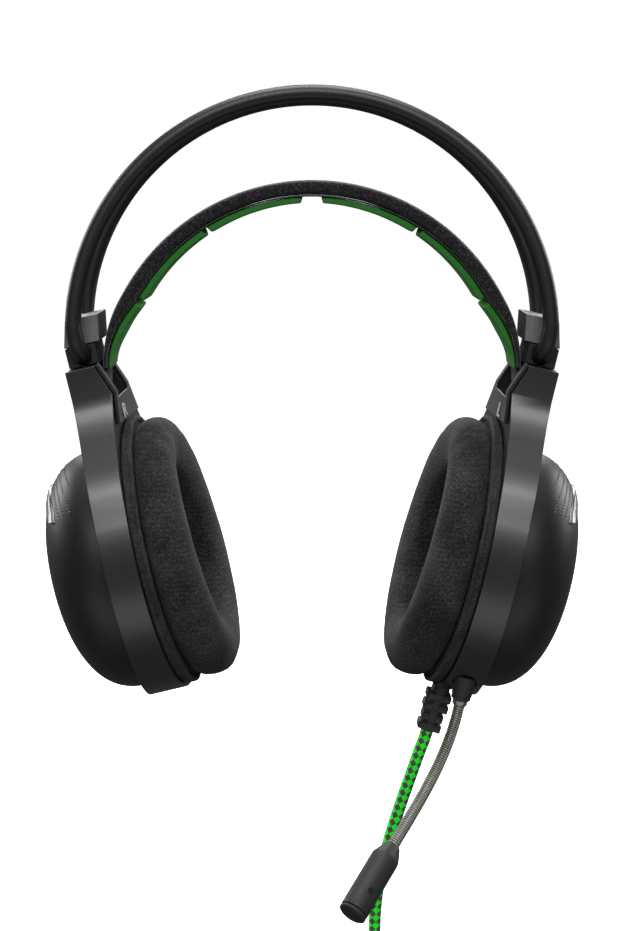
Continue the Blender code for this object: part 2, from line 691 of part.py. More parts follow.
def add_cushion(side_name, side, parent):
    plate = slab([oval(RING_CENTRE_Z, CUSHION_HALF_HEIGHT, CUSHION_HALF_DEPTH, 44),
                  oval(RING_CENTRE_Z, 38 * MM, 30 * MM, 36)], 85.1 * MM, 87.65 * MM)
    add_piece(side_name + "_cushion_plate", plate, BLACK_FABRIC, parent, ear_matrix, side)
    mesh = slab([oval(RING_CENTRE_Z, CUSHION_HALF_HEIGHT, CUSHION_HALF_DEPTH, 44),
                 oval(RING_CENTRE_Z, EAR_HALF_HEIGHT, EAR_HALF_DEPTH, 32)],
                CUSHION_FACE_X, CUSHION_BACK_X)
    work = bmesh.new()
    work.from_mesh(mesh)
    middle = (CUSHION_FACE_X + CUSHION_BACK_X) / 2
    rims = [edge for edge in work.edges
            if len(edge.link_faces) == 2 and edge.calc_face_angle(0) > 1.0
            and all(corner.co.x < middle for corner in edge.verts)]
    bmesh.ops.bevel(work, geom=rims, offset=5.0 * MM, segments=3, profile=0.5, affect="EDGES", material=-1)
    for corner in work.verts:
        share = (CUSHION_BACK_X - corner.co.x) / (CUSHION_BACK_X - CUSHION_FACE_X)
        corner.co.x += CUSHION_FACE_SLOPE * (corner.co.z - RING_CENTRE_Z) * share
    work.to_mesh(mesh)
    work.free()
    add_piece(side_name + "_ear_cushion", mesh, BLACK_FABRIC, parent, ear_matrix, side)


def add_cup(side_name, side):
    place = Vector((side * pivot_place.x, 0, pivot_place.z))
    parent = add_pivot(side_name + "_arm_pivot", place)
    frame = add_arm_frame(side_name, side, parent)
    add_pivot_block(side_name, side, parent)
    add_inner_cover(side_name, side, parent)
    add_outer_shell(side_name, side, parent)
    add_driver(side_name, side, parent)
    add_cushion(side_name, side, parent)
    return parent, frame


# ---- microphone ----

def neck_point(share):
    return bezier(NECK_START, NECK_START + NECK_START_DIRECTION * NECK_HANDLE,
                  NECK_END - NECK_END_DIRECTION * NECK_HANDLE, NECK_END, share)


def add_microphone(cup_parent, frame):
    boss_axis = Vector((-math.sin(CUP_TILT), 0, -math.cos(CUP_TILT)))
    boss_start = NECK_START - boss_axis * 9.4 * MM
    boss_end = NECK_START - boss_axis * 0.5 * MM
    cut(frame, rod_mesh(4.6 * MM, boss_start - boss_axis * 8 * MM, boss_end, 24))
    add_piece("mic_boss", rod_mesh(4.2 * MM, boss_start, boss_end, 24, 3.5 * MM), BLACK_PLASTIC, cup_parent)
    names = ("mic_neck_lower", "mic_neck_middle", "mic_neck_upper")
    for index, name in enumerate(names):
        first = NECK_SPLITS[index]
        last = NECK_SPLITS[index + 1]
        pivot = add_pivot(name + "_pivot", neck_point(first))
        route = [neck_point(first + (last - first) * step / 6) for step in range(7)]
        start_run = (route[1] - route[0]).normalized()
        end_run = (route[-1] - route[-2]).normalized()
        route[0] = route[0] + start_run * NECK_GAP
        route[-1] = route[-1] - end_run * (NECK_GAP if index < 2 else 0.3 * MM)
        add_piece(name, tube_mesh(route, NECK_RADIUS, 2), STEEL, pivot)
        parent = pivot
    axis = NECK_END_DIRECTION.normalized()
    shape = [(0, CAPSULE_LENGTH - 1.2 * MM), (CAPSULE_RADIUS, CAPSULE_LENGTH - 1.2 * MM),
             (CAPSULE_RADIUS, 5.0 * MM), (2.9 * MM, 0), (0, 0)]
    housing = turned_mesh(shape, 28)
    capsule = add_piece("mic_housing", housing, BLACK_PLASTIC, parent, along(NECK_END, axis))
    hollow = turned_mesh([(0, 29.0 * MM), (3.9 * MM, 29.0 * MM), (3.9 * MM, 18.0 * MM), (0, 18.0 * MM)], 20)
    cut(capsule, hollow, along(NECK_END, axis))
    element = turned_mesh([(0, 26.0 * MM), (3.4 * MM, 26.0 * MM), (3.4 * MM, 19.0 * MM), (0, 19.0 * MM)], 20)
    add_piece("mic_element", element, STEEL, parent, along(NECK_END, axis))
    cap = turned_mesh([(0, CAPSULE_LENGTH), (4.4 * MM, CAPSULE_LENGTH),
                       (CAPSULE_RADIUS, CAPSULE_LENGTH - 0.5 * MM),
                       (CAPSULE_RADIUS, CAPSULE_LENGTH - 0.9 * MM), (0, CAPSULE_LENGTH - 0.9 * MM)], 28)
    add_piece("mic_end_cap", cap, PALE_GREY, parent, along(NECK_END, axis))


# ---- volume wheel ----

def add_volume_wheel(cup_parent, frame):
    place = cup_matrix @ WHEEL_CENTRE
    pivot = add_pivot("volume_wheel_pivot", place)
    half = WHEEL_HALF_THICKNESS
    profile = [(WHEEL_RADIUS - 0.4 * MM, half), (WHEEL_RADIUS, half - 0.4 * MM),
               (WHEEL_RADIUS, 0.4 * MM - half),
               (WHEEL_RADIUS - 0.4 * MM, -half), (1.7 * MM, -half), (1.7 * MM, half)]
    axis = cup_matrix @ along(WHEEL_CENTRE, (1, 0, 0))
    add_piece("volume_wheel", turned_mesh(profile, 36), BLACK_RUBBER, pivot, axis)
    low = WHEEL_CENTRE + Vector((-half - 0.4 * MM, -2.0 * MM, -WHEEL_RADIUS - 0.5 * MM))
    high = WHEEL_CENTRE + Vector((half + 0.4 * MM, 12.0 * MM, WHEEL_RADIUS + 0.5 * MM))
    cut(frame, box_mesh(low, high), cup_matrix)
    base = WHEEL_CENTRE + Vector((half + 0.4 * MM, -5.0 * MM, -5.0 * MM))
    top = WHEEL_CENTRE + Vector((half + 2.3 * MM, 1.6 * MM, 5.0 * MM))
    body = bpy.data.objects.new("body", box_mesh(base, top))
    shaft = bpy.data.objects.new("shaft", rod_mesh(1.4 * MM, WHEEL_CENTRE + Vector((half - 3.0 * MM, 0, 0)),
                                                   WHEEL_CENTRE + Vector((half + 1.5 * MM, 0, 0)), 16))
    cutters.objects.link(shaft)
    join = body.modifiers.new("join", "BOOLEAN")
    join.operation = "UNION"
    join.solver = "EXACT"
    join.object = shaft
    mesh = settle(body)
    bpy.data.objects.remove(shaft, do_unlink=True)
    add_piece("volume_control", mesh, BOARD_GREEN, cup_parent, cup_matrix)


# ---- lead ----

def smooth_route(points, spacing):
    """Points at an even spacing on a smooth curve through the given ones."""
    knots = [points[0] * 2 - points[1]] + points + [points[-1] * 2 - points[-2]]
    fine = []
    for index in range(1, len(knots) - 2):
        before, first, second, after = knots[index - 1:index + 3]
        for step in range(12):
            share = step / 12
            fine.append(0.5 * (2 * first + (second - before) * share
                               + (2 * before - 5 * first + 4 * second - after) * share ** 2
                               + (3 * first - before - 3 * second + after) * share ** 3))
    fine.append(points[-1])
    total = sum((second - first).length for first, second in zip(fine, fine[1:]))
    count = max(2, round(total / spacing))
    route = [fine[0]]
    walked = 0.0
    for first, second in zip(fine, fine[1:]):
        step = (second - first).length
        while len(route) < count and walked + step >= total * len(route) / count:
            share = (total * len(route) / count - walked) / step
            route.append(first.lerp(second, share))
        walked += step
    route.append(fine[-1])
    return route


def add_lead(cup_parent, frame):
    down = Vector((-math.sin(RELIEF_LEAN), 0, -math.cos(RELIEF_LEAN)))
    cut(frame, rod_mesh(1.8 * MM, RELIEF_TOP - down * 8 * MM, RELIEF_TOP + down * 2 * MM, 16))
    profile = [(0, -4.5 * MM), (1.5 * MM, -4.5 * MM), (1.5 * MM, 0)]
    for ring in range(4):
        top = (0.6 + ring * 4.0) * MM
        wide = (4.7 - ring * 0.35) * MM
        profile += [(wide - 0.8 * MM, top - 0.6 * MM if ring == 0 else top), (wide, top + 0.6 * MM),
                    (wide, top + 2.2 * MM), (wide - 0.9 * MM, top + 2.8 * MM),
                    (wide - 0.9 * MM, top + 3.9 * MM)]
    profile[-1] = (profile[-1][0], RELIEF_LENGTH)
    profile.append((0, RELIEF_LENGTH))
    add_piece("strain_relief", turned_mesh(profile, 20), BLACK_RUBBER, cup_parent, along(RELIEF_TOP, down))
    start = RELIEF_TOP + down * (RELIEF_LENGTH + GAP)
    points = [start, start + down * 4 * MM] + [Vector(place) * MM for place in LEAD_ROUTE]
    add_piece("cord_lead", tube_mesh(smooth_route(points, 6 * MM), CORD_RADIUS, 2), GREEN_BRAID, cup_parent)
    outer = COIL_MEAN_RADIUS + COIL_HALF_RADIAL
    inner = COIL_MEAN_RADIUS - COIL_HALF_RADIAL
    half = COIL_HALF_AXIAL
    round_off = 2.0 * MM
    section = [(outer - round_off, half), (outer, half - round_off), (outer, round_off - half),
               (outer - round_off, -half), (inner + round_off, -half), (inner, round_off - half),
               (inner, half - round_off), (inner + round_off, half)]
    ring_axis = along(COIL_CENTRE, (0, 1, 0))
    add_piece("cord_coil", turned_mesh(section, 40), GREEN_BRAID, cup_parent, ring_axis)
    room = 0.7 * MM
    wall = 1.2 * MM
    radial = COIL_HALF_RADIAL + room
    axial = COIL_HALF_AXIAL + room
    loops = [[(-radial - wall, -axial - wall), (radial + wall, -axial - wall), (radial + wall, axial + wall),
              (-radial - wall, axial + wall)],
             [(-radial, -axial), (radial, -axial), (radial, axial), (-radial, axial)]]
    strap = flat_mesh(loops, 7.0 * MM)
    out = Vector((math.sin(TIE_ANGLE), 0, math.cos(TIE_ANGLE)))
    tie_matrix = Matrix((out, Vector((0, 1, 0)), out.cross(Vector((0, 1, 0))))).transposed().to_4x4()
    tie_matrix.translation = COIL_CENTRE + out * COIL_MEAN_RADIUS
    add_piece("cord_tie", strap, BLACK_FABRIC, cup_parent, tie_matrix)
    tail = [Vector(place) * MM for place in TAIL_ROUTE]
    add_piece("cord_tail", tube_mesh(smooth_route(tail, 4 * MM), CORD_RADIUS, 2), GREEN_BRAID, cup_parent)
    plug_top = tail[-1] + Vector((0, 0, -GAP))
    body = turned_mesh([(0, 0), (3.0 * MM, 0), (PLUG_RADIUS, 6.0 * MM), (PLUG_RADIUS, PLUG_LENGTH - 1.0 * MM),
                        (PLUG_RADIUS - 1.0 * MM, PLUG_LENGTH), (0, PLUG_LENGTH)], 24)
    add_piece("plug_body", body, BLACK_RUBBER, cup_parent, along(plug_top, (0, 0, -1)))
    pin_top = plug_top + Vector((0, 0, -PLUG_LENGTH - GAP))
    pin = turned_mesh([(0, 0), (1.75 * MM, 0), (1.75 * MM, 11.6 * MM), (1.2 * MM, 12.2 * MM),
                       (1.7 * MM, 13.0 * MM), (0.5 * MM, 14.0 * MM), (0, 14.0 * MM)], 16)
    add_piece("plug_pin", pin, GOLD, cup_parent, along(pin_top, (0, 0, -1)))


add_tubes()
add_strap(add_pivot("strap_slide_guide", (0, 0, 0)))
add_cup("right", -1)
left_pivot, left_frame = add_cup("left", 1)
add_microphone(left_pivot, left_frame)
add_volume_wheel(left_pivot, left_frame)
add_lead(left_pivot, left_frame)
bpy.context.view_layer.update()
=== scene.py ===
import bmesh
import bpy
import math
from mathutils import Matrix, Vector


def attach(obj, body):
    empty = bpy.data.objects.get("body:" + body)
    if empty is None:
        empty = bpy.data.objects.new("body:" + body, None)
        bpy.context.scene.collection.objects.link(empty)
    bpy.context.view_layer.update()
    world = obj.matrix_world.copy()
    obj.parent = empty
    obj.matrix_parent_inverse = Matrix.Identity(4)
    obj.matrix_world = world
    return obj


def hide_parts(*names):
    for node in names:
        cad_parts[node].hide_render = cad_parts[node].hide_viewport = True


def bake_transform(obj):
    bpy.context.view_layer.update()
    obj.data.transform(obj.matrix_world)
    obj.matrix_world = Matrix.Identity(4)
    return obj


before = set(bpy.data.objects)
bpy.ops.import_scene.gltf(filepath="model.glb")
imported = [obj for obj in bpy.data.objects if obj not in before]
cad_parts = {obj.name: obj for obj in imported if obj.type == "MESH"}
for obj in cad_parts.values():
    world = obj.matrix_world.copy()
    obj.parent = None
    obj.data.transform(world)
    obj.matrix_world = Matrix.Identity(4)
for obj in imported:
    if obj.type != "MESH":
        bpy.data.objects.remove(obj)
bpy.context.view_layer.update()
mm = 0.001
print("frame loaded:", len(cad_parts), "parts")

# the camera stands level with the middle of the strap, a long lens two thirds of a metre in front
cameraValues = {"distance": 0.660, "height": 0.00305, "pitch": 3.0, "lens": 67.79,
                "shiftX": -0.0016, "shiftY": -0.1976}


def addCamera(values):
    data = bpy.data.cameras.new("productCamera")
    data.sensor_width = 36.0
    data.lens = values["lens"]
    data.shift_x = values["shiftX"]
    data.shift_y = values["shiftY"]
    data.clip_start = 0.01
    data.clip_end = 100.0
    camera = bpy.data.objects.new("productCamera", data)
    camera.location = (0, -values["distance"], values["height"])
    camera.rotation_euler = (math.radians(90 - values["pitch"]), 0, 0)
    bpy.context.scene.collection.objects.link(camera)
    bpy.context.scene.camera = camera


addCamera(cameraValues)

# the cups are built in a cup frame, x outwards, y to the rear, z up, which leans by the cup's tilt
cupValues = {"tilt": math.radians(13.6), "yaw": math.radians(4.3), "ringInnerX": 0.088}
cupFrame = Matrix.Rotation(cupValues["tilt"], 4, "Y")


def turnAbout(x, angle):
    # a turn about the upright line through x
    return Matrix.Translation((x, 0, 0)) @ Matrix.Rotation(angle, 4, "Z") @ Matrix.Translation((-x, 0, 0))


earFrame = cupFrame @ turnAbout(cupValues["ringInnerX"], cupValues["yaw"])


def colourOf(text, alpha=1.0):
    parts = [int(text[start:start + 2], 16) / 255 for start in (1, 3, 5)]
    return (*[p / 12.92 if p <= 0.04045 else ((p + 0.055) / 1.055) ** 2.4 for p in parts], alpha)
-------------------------
**Work to complete:**
In the listing above, locate the line containing "add_tubes()" and the line containing "for node in", then transcribe both and every line between them verbatim.

**Response below:**
add_tubes()
add_strap(add_pivot("strap_slide_guide", (0, 0, 0)))
add_cup("right", -1)
left_pivot, left_frame = add_cup("left", 1)
add_microphone(left_pivot, left_frame)
add_volume_wheel(left_pivot, left_frame)
add_lead(left_pivot, left_frame)
bpy.context.view_layer.update()
=== scene.py ===
import bmesh
import bpy
import math
from mathutils import Matrix, Vector


def attach(obj, body):
    empty = bpy.data.objects.get("body:" + body)
    if empty is None:
        empty = bpy.data.objects.new("body:" + body, None)
        bpy.context.scene.collection.objects.link(empty)
    bpy.context.view_layer.update()
    world = obj.matrix_world.copy()
    obj.parent = empty
    obj.matrix_parent_inverse = Matrix.Identity(4)
    obj.matrix_world = world
    return obj


def hide_parts(*names):
    for node in names:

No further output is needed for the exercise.